Bottled water `less safe` than tap
London: Bottled water, the benefits of which are so valued that it costs up to 1,000 times more than what comes out of the tap, is subject to far less stringent safety tests than tap water and far from being healthier, to a new study has claimed.
According to a university study, bottled water is also much more likely to be contaminated or become a source of infection, the Daily Mail reported.
The warning suggests that much of the ore than 1.5-billion-pound people from Britain pay for bottled water each year in the belief that it is better for us is spent mistakenly.
On an average, we drink 33 litres of bottled water annually, whether ordinary mineral, fizzy, or ‘purified’ tap water.
Almost a quarter of people who drink bottled water at home say they do so because they believe it is better for them than tap water, according to market researchers Mintel.

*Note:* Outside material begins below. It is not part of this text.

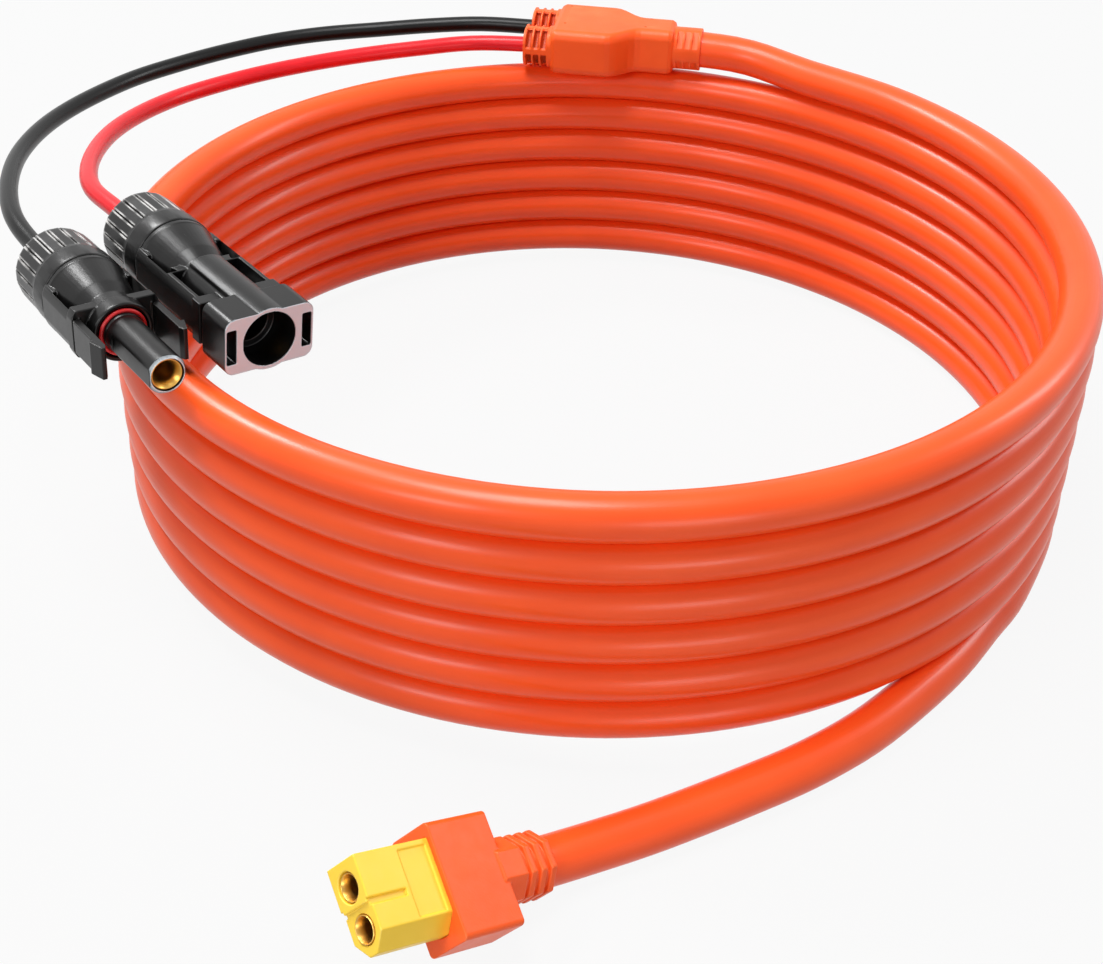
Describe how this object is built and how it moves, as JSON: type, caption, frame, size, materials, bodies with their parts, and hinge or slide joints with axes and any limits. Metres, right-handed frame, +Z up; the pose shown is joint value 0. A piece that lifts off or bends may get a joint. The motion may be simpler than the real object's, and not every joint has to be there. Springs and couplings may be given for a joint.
{
  "type": "solar cable connector",
  "caption": "Coiled orange two-core adapter cable: splitter with black and red leads to two latching solar connectors, and a yellow two-pole plug at the far end.",
  "frame": {"origin": "on the surface the coil lies on, under the middle of the box round the connectors, splitter and plug", "axes": "+Z up along the coil's axis, +Y from the plug towards the splitter, +X towards the side where the trunk leaves the coil"},
  "size_m": [0.2488, 0.2893, 0.0801],
  "materials": {
    "orange_sheath": "smooth PVC, low gloss",
    "orange_moulding": "soft-touch overmoulding",
    "red_insulation": "smooth insulation",
    "black_insulation": "smooth insulation",
    "black_shell": "satin moulded nylon",
    "yellow_shell": "satin moulded nylon",
    "ivory_core": "hidden inner moulding",
    "grey_cage": "hidden moulding",
    "dark_sleeve": "heat-shrink",
    "grey_rubber": "soft seal",
    "red_rubber": "O-ring",
    "brass": "turned, tinned inside",
    "copper": "stranded, stripped"
  },
  "bodies": {
    "cable_set": {"trunk_coil": "orange_sheath", "trunk_first_turn": "orange_sheath", "trunk_tail": "orange_sheath", "black_lead": "black_insulation", "red_lead": "red_insulation", "splitter_overmould": "orange_moulding", "splitter_inner_mould": "ivory_core", "socket_housing": "black_shell", "socket_o_ring": "red_rubber", "socket_contact": "brass", "socket_contact_band": "brass", "socket_conductor": "copper", "pin_housing": "black_shell", "pin_contact": "brass", "pin_conductor": "copper", "plug_housing": "yellow_shell", "plug_contact_left": "brass", "plug_contact_right": "brass", "plug_overmould": "orange_moulding", "plug_red_core": "red_insulation", "plug_black_core": "black_insulation", "plug_sleeves": "dark_sleeve", "plug_conductors": "copper"},
    "socket_cage_carrier": {"socket_clamp_cage": "grey_cage", "socket_seal": "grey_rubber"},
    "socket_cap_nut": {"socket_nut": "black_shell"},
    "pin_cage_carrier": {"pin_clamp_cage": "grey_cage", "pin_seal": "grey_rubber"},
    "pin_cap_nut": {"pin_nut": "black_shell"},
    "left_latch_finger": {"socket_latch_left": "black_shell"},
    "right_latch_finger": {"socket_latch_right": "black_shell"}
  },
  "joints": [
    {"name": "socket_nut_travel", "type": "slide", "parent": "cable_set", "child": "socket_cage_carrier", "axis": [-0.6156, 0.7879, -0.0175], "range_m": [0, 0.0075]},
    {"name": "socket_nut_turn", "type": "hinge", "parent": "socket_cage_carrier", "child": "socket_cap_nut", "pos_m": [-0.06032, -0.0207, 0.06896], "axis": [-0.6156, 0.7879, -0.0175], "range_deg": [0, 1080]},
    {"name": "pin_nut_travel", "type": "slide", "parent": "cable_set", "child": "pin_cage_carrier", "axis": [-0.6479, 0.7613, 0.0262], "range_m": [0, 0.0075]},
    {"name": "pin_nut_turn", "type": "hinge", "parent": "pin_cage_carrier", "child": "pin_cap_nut", "pos_m": [-0.04528, -0.00791, 0.07121], "axis": [-0.6479, 0.7613, 0.0262], "range_deg": [0, 1080]},
    {"name": "left_latch_flex", "type": "hinge", "parent": "cable_set", "child": "left_latch_finger", "pos_m": [-0.03928, -0.03434, 0.0688], "axis": [-0.0443, -0.0567, -0.9974], "range_deg": [0, 6], "stiffness_Nm_per_rad": 0.3},
    {"name": "right_latch_flex", "type": "hinge", "parent": "cable_set", "child": "right_latch_finger", "pos_m": [-0.05219, -0.0444, 0.06995], "axis": [0.0443, 0.0567, 0.9974], "range_deg": [0, 6], "stiffness_Nm_per_rad": 0.3}
  ],
  "couplings": [
    {"joint": "socket_nut_travel", "follows": "socket_nut_turn", "m_per_rad": 0.00039789},
    {"joint": "pin_nut_travel", "follows": "pin_nut_turn", "m_per_rad": 0.00039789}
  ]
}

But what these consumers may not realise is that tap water must be checked daily under a rigorous inspection regime.
It also contains trace amounts of chlorine that prevent the spread of anything harmful like bacterial infections.
By contrast, makers of bottled water are only required to undertake monthly testing at source. Once filled and sealed, a bottle of water might remain in storage for months before it is sold. Bottled water contains no disinfecting additives like chlorine.
After a bottle of water is opened it has no way of remaining sterile, and so must be drunk within days.